Players find codes games enjoyable when challenges are solvable through pattern recognition, logical inference, or skill that can be learned. Enjoyment increases with clear feedback, a well-paced difficulty curve, and meaningful rewards that reflect effort. Balance novelty and familiarity: introduce new mechanics gradually while exploiting existing player knowledge.
How should the puzzle difficulty curve be structured in a codes game?
Begin with simple, explicit puzzles that teach core mechanics. Gradually increase complexity by combining mechanics, introducing time or resource constraints, and reducing hint frequency. Monitor solve times and adjust to keep most players in the flow zone.
What player engagement mechanics help sustain long-term interest?
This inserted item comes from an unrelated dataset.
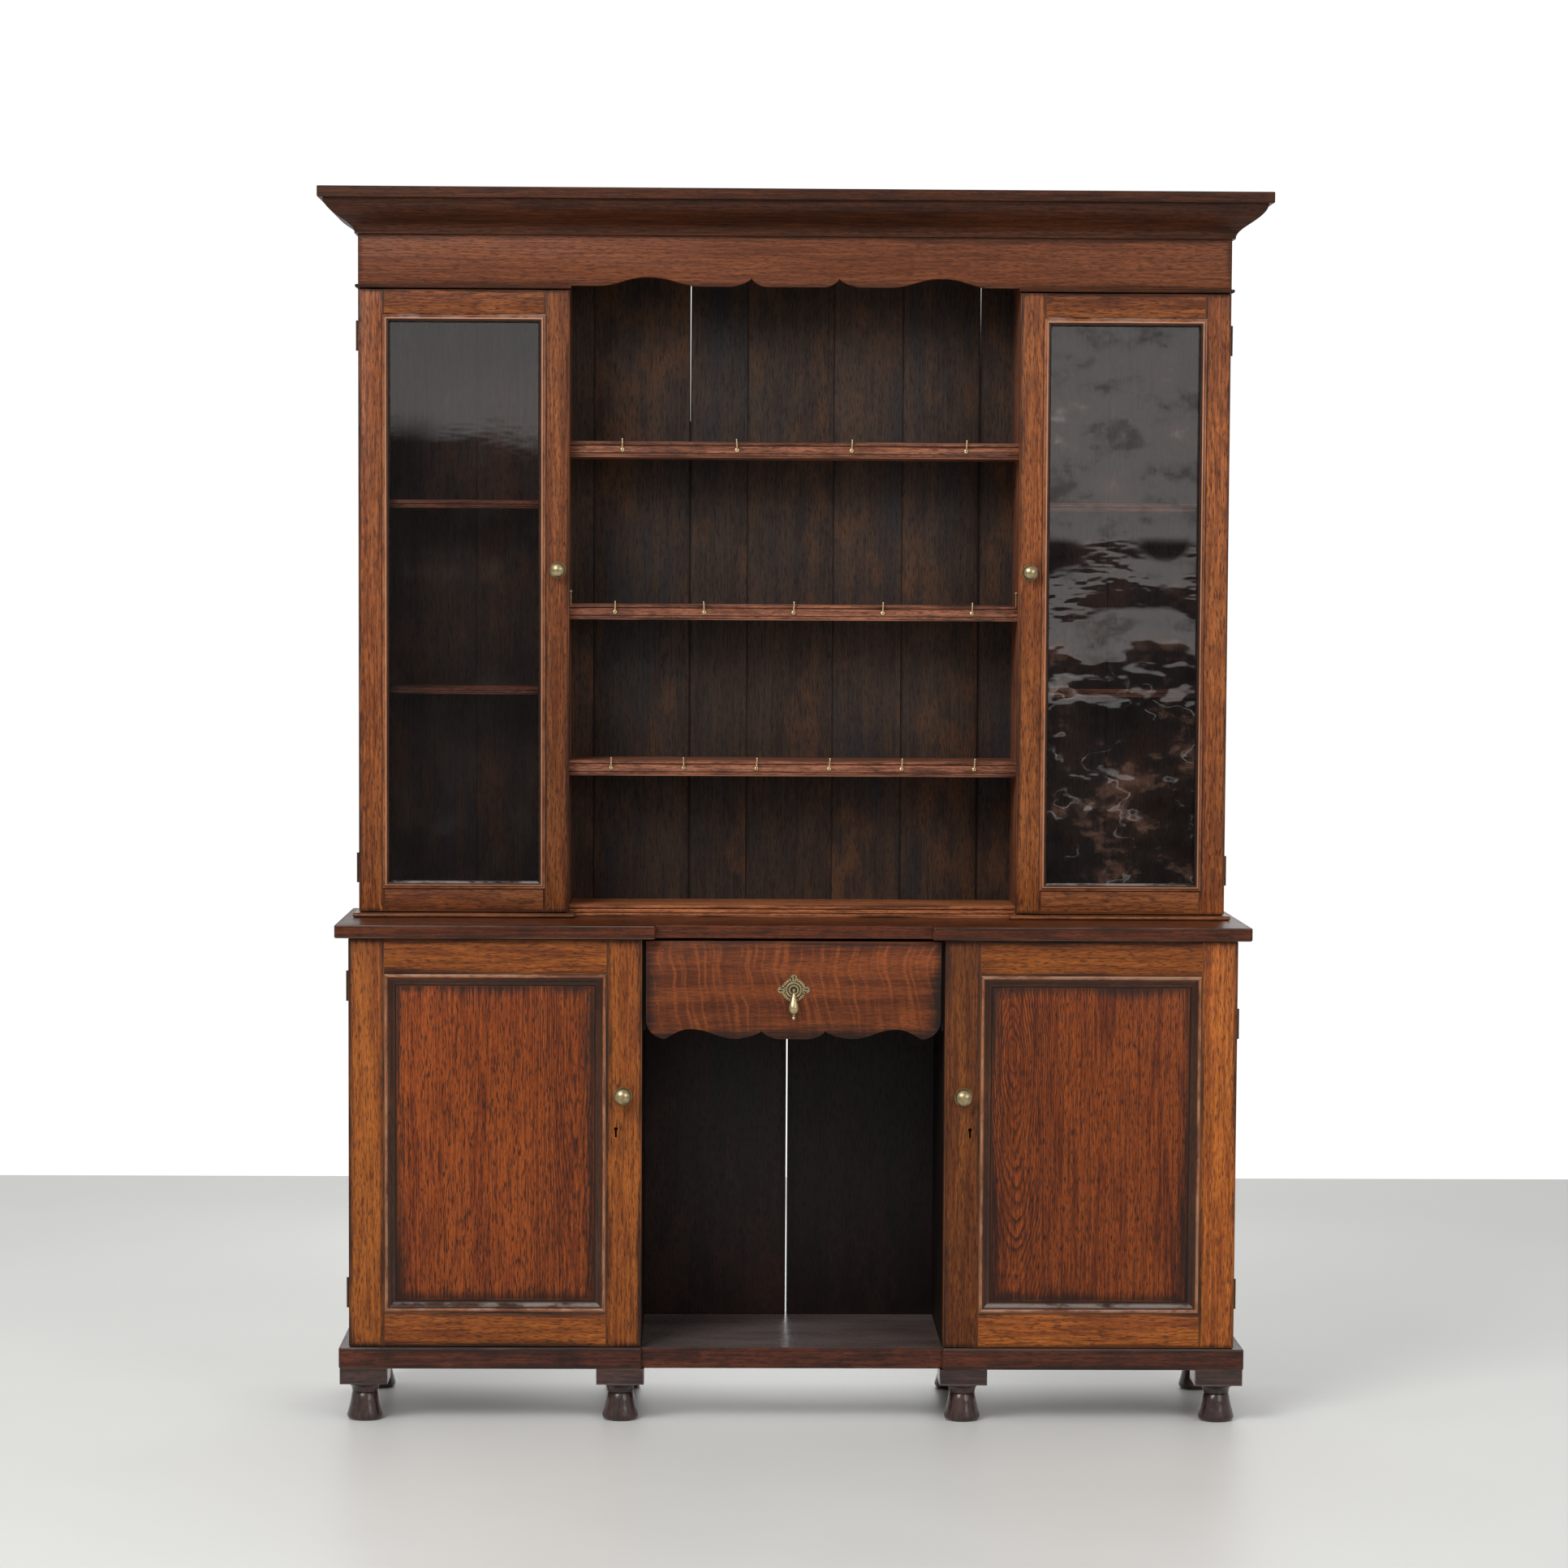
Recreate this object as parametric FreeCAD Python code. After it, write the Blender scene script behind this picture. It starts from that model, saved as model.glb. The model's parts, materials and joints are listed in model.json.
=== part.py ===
import FreeCAD, Part
import os

# A two-part oak dresser. Below: a case on turned feet with two panelled doors, a drawer
# with a scalloped front and an open kennel. Above: two glazed cupboards with plate
# shelves between them under a moulded cornice.
# X runs across the cabinet, Y from the front to the wall, Z up from the floor.

os.makedirs("parts", exist_ok=True)

Vec = FreeCAD.Vector

# Overall layout
case_depth = 384.0
knob_reach = 28.0
lower_width = 1519.0
upper_inset = 5.5
kennel_width = 516.0
rack_width = 782.0
upper_setback = 170.0
foot_height = 66.0
block_height = 27.5
base_thick = 36.0
lower_height = 704.0
worktop_thick = 23.0
upper_height = 1179.5
frieze_height = 86.5
cornice_height = 76.0

# Boards
side_thick = 20.0
kennel_side_thick = 22.0
rack_side_thick = 18.0
back_board_thick = 12.0
back_inset = 16.0
board_gap = 0.4
board_lap = 6.0
kennel_slit = 2.6
rack_slit = 1.6
cupboard_shelf_thick = 18.0
cupboard_shelf_setback = 30.0
glazed_shelf_thick = 14.0
glazed_shelf_setback = 10.0
housing_depth = 5.0
top_board_thick = 12.0
lower_joint_shares = (-0.696, -0.392, -0.006, 0.392, 0.696)
lower_slit_shares = (-0.006,)
upper_joint_shares = (-0.763, -0.48, -0.247, -0.11, 0.098, 0.264, 0.452, 0.763)
slit_joint_shares = (-0.247, 0.452)
slit_foot_shares = (0.7, 0.795)
cupboard_shelf_share = 0.4837
glazed_shelf_shares = (0.3286, 0.6024)

# Clearances
stand_off = 0.6
slide_gap = 0.5
runner_gap = 0.3
hinge_gap = 0.3
pin_gap = 0.05
bolt_gap = 0.5
cut_over = 10.0

# Shares of round shapes: where a quarter circle passes at 45 degrees
corner_share = 0.7071

# Feet and the blocks above them
block_side = 82.0
block_inset = 1.5
block_setback = 3.5
block_reveal = 4.0
block_arris = 2.5
foot_bell_radius = 31.0
foot_sole_radius = 26.0
foot_toe_height = 9.0
foot_neck_radius = 22.5
foot_neck_height = 46.5
foot_groove = 1.3
foot_groove_height = 3.0
foot_collar_radius = 29.5
foot_collar_height = 4.5
toe_bulge_shares = (0.72, 0.32)
bell_bow_share = 0.09
cove_bulge_shares = (0.22, 0.62)

# Base board and worktop, both with a front that steps back in the middle
base_overhang = 17.5
base_lip = 8.0
base_step = 11.0
base_recess_width = 515.0
worktop_overhang = 23.0
worktop_lip = 15.0
worktop_step = 28.0
worktop_recess_width = 472.0
board_corner_radius = 6.0
board_arris = 3.0

# Doors
door_thick = 20.0
lower_door_gap = 1.5
kennel_reveal = 1.0
rack_lap = 1.7
upper_door_gap = 2.0
lower_stile = 61.0
lower_rail = 60.0
upper_stile = 45.0
upper_top_rail = 47.0
upper_bottom_rail = 44.0
tenon_thick = 8.0
tenon_length = 30.0
tenon_shoulder = 8.0
panel_recess = 8.0
panel_thick = 8.0
panel_tongue = 8.0
panel_moulding_width = 20.0
panel_moulding_proud = 2.2
panel_bead_share = 0.3
panel_toe_share = 0.9
glazing_width = 14.0
glazing_lap = 5.0
glazing_proud = 4.0
glazing_step_share = 0.3
glass_recess = 9.0
glass_thick = 3.0
glass_play = 0.5
fillet_width = 8.0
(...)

Mechanics that sustain interest include layered rewards (immediate feedback plus narrative progress), optional side puzzles for mastery, achievement systems that recognize creative solutions, and social elements like leaderboards or cooperative modes where appropriate.
How can designers avoid spoiling the puzzle while still providing hints?
Provide progressive hints that go from subtle nudges to clearer guidance. Use contextual hints tied to observed player actions (e.g., hint after repeated failed approaches) and offer hint options that reveal principles rather than step-by-step solutions.
How should accessibility be incorporated into codes game design?
Include alternative presentation of clues (visual/text/audio), adjustable difficulty settings, and remappable controls. Conduct accessibility playtesting with players who use different assistive tools and follow established guidelines from industry organizations.